Press also made several lifelong friendships with his co-workers.
“He was more than just a colleague, he was a good friend and we kept up our friendship right up to the end,” said Jim Braun, who started at The Californian in 1982 and covered four Super Bowls with Press during their overlapping careers. “Even after he left The Californian, my wife and I would visit him in Ventura at least twice a year.”
Braun and his wife, Pam, were visiting Israel and met Press and his family there in 2015. The two wrote about their experiences in a series of articles in The Californian when they returned.

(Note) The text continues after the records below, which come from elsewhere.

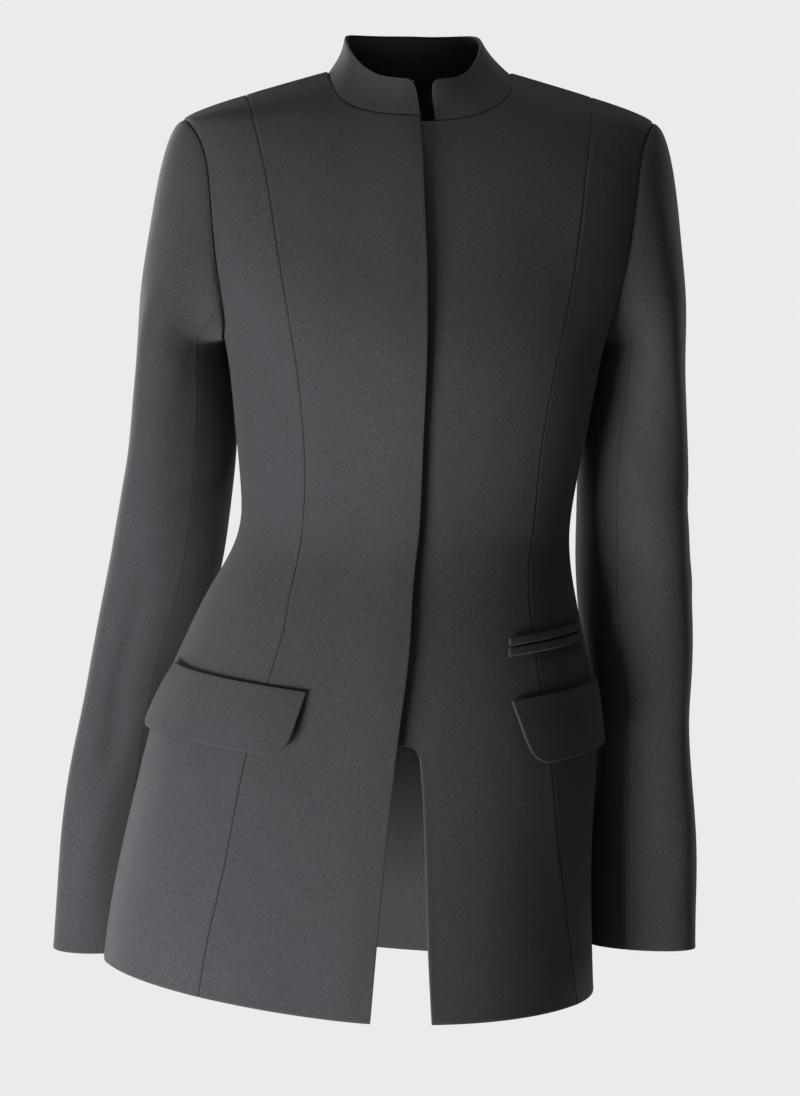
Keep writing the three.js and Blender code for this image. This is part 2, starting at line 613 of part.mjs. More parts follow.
// Height of a fold at a point of the sleeve: a rounded ridge that fades at both ends.
function foldHeight(name, angle, z) {
  const girth = 46;
  const folded = (a) => ((a + 180) % 360) - 180;
  return SLEEVE_FOLDS.filter((fold) => fold.sleeve === name).reduce((sum, fold) => {
    const from = new THREE.Vector2(radians(fold.fromAngle) * girth, fold.fromZ);
    const line = new THREE.Vector2(radians(fold.toAngle) * girth, fold.toZ).sub(from);
    const here = new THREE.Vector2(radians(folded(angle)) * girth, z).sub(from);
    const share = THREE.MathUtils.clamp(here.dot(line) / line.lengthSq(), 0, 1);
    const away = here.distanceTo(line.multiplyScalar(share));
    const fade = Math.sin(Math.PI * mix(0.08, 0.92, share)) ** 0.6;
    return sum + fold.height * fade * Math.exp(-((away / fold.width) ** 2));
  }, 0);
}

// Point of a sleeve's outer surface. The angle is 0 outside, 90 in front and 180 underneath, and
// down runs from 0 at the armhole to 1 at the cuff.
function sleevePoint(table, name, side, angle, down) {
  const top = table[0].z;
  const cuff = table[table.length - 1].z;
  const ring = sleeveRing(table, side, angle, top);
  if (down >= CAP_SHARE) {
    const z = mix(top, cuff, (down - CAP_SHARE) / (1 - CAP_SHARE));
    return sleeveRing(table, side, angle, z);
  }
  const hole = armhole(side, angle);
  const upper = Math.cos(radians(angle) / 2) ** 2;
  const start = offBody(hole.angle, hole.z, SLEEVE_CLEAR * (1 - upper));
  const length = start.distanceTo(ring);
  const leave = new THREE.Vector3(side * CAP_OUT, 0, CAP_UP)
    .multiplyScalar(upper)
    .add(new THREE.Vector3(0, -CAP_SWELL * Math.sin(radians(angle)), -length * (1 - upper)));
  const arrive = sleeveSection(table, side, top).along.multiplyScalar(-length * 0.9);
  start.addScaledVector(leave.clone().normalize(), SEAM_GAP);
  const t = down / CAP_SHARE;
  return start
    .multiplyScalar((1 + 2 * t) * (1 - t) ** 2)
    .addScaledVector(leave, t * (1 - t) ** 2)
    .addScaledVector(ring, t * t * (3 - 2 * t))
    .addScaledVector(arrive, -t * t * (1 - t));
}

function sleevePiece(name, side, table, fromAngle, toAngle) {
  const surface = (angle, down) => sleevePoint(table, name, side, angle, down);
  const folded = (angle, down) => {
    const point = surface(angle, down);
    const lift = foldHeight(name, angle, point.z) * ease((down - 0.02) * 8);
    const normal = outward(surface, angle, down, 0.5, 0.002).multiplyScalar(side);
    return { point: point.addScaledVector(normal, lift), normal };
  };
  const gap = degrees(SEAM_GAP / 2 / 40);
  const angles = steps((toAngle - fromAngle) / SLEEVE_COLUMN).map((share) =>
    THREE.MathUtils.clamp(mix(fromAngle, toAngle, share), fromAngle + gap, toAngle - gap),
  );
  const ordered = side > 0 ? angles.reverse() : angles;
  const rows = steps(SLEEVE_ROWS).reverse();
  const grid = (depth) =>
    rows.map((down) =>
      ordered.map((angle) => {
        const { point, normal } = folded(angle, down);
        return point.addScaledVector(normal, -depth);
      }),
    );
  return wall(grid(0), grid(CLOTH_WALL));
}

// Middle of the body at a height.
function sectionCentre(z) {
  const s = sectionAt(z);
  return new THREE.Vector3(s.centreX, s.centreY, z);
}

// Place on the front, measured along the cloth from a pocket's front end and down from its top.
function pocketPlace(side, pocket, start, along, down) {
  const level = start.topZ - down;
  const slope = start.rise / pocket.length;
  const from = Math.abs(angleAcross(start.across, level));
  const reach = onBody(side * (from + 20), level).distanceTo(sectionCentre(level));
  const angle = from + degrees((along + down * (slope + start.lean)) / reach);
  return { angle: side * angle, z: level + along * slope };
}

// A piece that lies on the front, with its own stand-off and shortened under its corners.
function patch(side, pocket, start, alongs, downs, hangAt, shorten) {
  const grid = (height) =>
    downs.map((down) =>
      alongs.map((along) => {
        const fall = Math.min(down, pocket.height - shorten(along));
        const place = pocketPlace(side, pocket, start, along, fall);
        return offBody(place.angle, place.z, pocket.clear + hangAt(along, fall) + height);
      }),
    );
  return wall(grid(pocket.wall), grid(0));
}

function flap(side) {
  const start = side < 0 ? FLAP_START.right : FLAP_START.left;
  const front = [0, 0.13, 0.5, 1].map((share) => share * FLAP_FRONT_CORNER);
  const back = [1, 0.5, 0.13, 0].map((share) => FLAP.length - share * FLAP_BACK_CORNER);
  const middle = steps(7).slice(1, -1).map((share) => mix(FLAP_FRONT_CORNER, back[0], share));
  const alongs = [...front, ...middle, ...back];
  const downs = steps(4).map((share) => share * FLAP.height).reverse();
  const shorten = (along) =>
    cornerLoss(along, FLAP_FRONT_CORNER) + cornerLoss(FLAP.length - along, FLAP_BACK_CORNER);
  const hangAt = (along, fall) => {
    const front = 1 - ease(along / FLAP_CURL);
    const back = 1 - ease((FLAP.length - along) / FLAP_CURL);
    const edge = mix(mix(FLAP_HANG, start.frontHang, front), start.backHang, back);
    return edge * (fall / FLAP.height) ** 0.8;
  };
  return patch(side, FLAP, start, side > 0 ? alongs : alongs.reverse(), downs, hangAt, shorten);
}

function jet(drop) {
  const start = { ...JET_START, topZ: JET_START.topZ - drop };
  const alongs = steps(8).map((share) => share * JET.length);
  const downs = steps(2).map((share) => share * JET.height).reverse();
  return patch(1, JET, start, alongs, downs, () => 0, () => 0);
}

const SUITING = { color: 0x4b4b50, roughness: 0.85, metalness: 0 };

function piece(name, geometry) {
  const mesh = new THREE.Mesh(geometry, new THREE.MeshStandardMaterial(SUITING));
  mesh.name = name;
  return mesh;
}

const jacket = new THREE.Group();
jacket.add(piece("right_front", rightFront()));
jacket.add(piece("left_front", leftFront()));
[["right", -1], ["left", 1]].forEach(([name, side]) => {
  const table = side < 0 ? RIGHT_SLEEVE : LEFT_SLEEVE;
  jacket.add(piece(`${name}_side_front`, sidePanel(side, false)));
  jacket.add(piece(`${name}_side_back`, sidePanel(side, true)));
  jacket.add(piece(`${name}_back`, backPanel(side)));
  jacket.add(piece(`${name}_flap`, flap(side)));
  const top = [SLEEVE_SEAM_BACK - 360, SLEEVE_SEAM_FRONT];
  const under = [SLEEVE_SEAM_FRONT, SLEEVE_SEAM_BACK];
  jacket.add(piece(`${name}_top_sleeve`, sleevePiece(name, side, table, ...top)));
  jacket.add(piece(`${name}_under_sleeve`, sleevePiece(name, side, table, ...under)));
});
jacket.add(piece("upper_jet", jet(0)));
jacket.add(piece("lower_jet", jet(JET.height + JET_SLOT)));
jacket.add(piece("stand_collar", collar()));

export default jacket;
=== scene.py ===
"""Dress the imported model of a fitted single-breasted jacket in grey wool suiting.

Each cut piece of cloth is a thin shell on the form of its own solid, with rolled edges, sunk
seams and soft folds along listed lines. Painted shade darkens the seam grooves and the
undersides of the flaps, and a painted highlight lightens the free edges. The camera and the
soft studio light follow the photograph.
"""

from __future__ import annotations

import json
import logging
import math
from dataclasses import dataclass, field
from enum import Enum

import bmesh
import bpy
import numpy as np
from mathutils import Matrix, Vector
from mathutils.bvhtree import BVHTree
from mathutils.kdtree import KDTree

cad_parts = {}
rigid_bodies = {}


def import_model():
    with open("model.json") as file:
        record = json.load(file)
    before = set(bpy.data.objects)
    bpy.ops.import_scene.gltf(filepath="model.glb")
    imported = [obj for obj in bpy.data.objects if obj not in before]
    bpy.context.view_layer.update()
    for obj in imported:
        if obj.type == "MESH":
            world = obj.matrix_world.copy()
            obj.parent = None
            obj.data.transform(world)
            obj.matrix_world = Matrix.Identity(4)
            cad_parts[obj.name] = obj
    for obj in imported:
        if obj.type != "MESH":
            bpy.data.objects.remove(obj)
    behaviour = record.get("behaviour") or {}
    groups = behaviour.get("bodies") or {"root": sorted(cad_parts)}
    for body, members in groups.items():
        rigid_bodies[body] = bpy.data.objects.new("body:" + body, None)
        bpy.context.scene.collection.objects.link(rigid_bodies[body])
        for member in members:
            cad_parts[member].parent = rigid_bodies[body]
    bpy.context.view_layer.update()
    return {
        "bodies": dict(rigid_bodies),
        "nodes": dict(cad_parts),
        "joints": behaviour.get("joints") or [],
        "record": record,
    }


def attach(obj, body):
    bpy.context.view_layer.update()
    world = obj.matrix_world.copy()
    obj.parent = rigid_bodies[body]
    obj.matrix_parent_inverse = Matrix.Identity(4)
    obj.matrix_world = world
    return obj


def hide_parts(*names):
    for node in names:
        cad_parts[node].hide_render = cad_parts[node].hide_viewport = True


LOG = logging.getLogger("jacket")
MM = 0.001
ROOT_BODY = "root"
CLOTH_UV = "Cloth"


class Seen(Enum):
    """The way in which a fold is looked at when it is placed: the axes across and up the view."""

    FRONT = (0, 2, 1, -1.0)
    BACK = (0, 2, 1, 1.0)
    RIGHT_SIDE = (1, 2, 0, -1.0)
    LEFT_SIDE = (1, 2, 0, 1.0)

    @property
    def axes(self) -> tuple[int, int]:
        """Indexes of the coordinates that run across and up the view."""
        return self.value[0], self.value[1]

    def facing(self, outward: np.ndarray) -> np.ndarray:
        """Weigh how far each outward direction faces this view.

        Args:
            outward: Unit directions, one row each.

        Returns:
            A weight from 0, seen from behind or edge on, to 1.
        """
        fully_seen = 0.45
        ahead = outward[:, self.value[2]] * self.value[3]
        return smooth_step(ahead / fully_seen)


class Hang(Enum):
    HUNG = "hung"
    FOLDED = "folded"


def smooth_step(share: np.ndarray) -> np.ndarray:
    """Ease from 0 to 1 as the share goes from 0 to 1."""
    held = np.clip(share, 0.0, 1.0)
    return held * held * (3.0 - 2.0 * held)


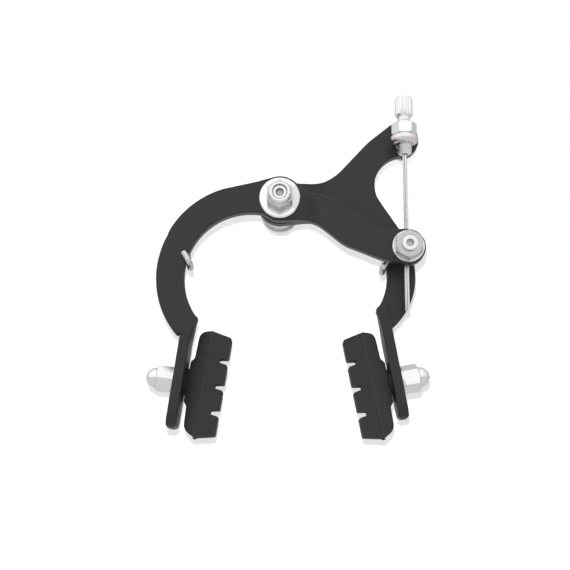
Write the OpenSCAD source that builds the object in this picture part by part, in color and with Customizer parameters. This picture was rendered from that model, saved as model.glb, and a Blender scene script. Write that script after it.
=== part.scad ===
// Side-pull caliper brake, open at rest, seen from the front along +Y.
// X points right, Y points to the rear and Z points up, all in millimetres.
// The origin is on the pivot bolt's axis, at the outer face of the rear nut.

/* [Pivot stack] */
// Diameter of the pivot bolt
bolt_d = 6; // [5:0.5:8]
// Free thread behind the rear nut, for the frame or fork
free_thread = 18; // [10:1:30]
// Radial running clearance of the arms on the bolt
pivot_play = 0.05; // [0.03:0.01:0.1]
// Width across the flats of the nuts on the pivot bolt
pivot_nut_af = 10; // [9:0.5:12]
// Thickness of the rear nut
frame_nut_t = 6; // [4:0.5:8]
// Diameter of the rear nut's flange
nut_flange_d = 16; // [13:0.5:18]
// Thickness of the plain washers
washer_t = 1; // [0.6:0.1:1.5]
// Length of the concave spacer that meets the fork
spacer_t = 5; // [3:0.5:10]
// Length of the block that holds the return spring
seat_t = 8; // [7:0.5:12]
// Diameter of the round pieces behind the arms
rear_stack_d = 13.6; // [12:0.2:15]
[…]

In recent years, Braun says he spoke to Press at least once a month and had just spoken to him Monday.
“He was a sports fan right up to the end. And I told everybody that (even at his age) he was so mentally alert that if someone asked him to write a column on deadline, he could still do so.”
That shouldn’t be any surprise to anyone that knew Press.
Tony Lacava, who was hired by Press as a freelance writer while still a high school senior in 1980, could tell Press was special.
“His knowledge of sports extended to the national and international scene, but the beautiful thing about Larry was he always had a pulse on the local scene, all the way down to youth sports,” said Lacava, who eventually was promoted to sports editor before retiring after a 35-year career in 2015. “He was a huge influence and I respected his allegiance to local sports, and I think the readers did, too.”
Press’ conversational style of writing and attention to detail was a style that helped influence Lacava as Lacava progressed through his journalism career.
“He definitely had a unique writing style,” Lacava said. “If I read 10 columns and none of them had a byline on them, I could pull Larry’s out of there in a heartbeat. He’s very well-versed in the English language and a very intelligent man.
“He’s the one that put the keys in the ignition for me and there I was and he gave me a job, and 30 years later I was still there. That’s how important he was to me. He was a father figure in journalism (to me).”
Others remembered Press’s unique sense of humor, exemplified by the simple way he spelled his last name, “It’s Press with a P like pneumonia,” or by a simple sign on his desk that read “Nosmo King,” that when put together spells “No Smoking.” Co-workers started to refer to them as “Pressisms.”
“Larry was the sports columnist when I came to The Californian in May 1988 as a sports page designer,” said Robert Price, Californian columnist. “He was old then — can I say that? — but he was the biggest kid in the building. He was able to see the light, funny side of everything. He looked a little like Woody Allen, but his jokes were usually terrible. Still, it was uplifting to be around a guy who never stopped trying to make you smile. Larry was a great journalist, a lovable guy, and a one-of-a-kind character.”
Former co-worker Mike Griffith agreed.
“He was a professional, and if you got to know him, he had a great sense of humor,” said Griffith, who worked at The Californian from 1977 to 2019. “He was low-key and he never seemed to get that flustered. A total pro, who went through a lot of changes. From manual typewriters, electric (typewriters) to the early ages of computers and typesetters …
“He never wrote any exposes calling out people, but he was hard on people when they deserved it. I think he was fair and a champion for the town and local sports for sure. It was just his whole mannerism from in the office to out dealing with the people, Larry Press was easy to like.”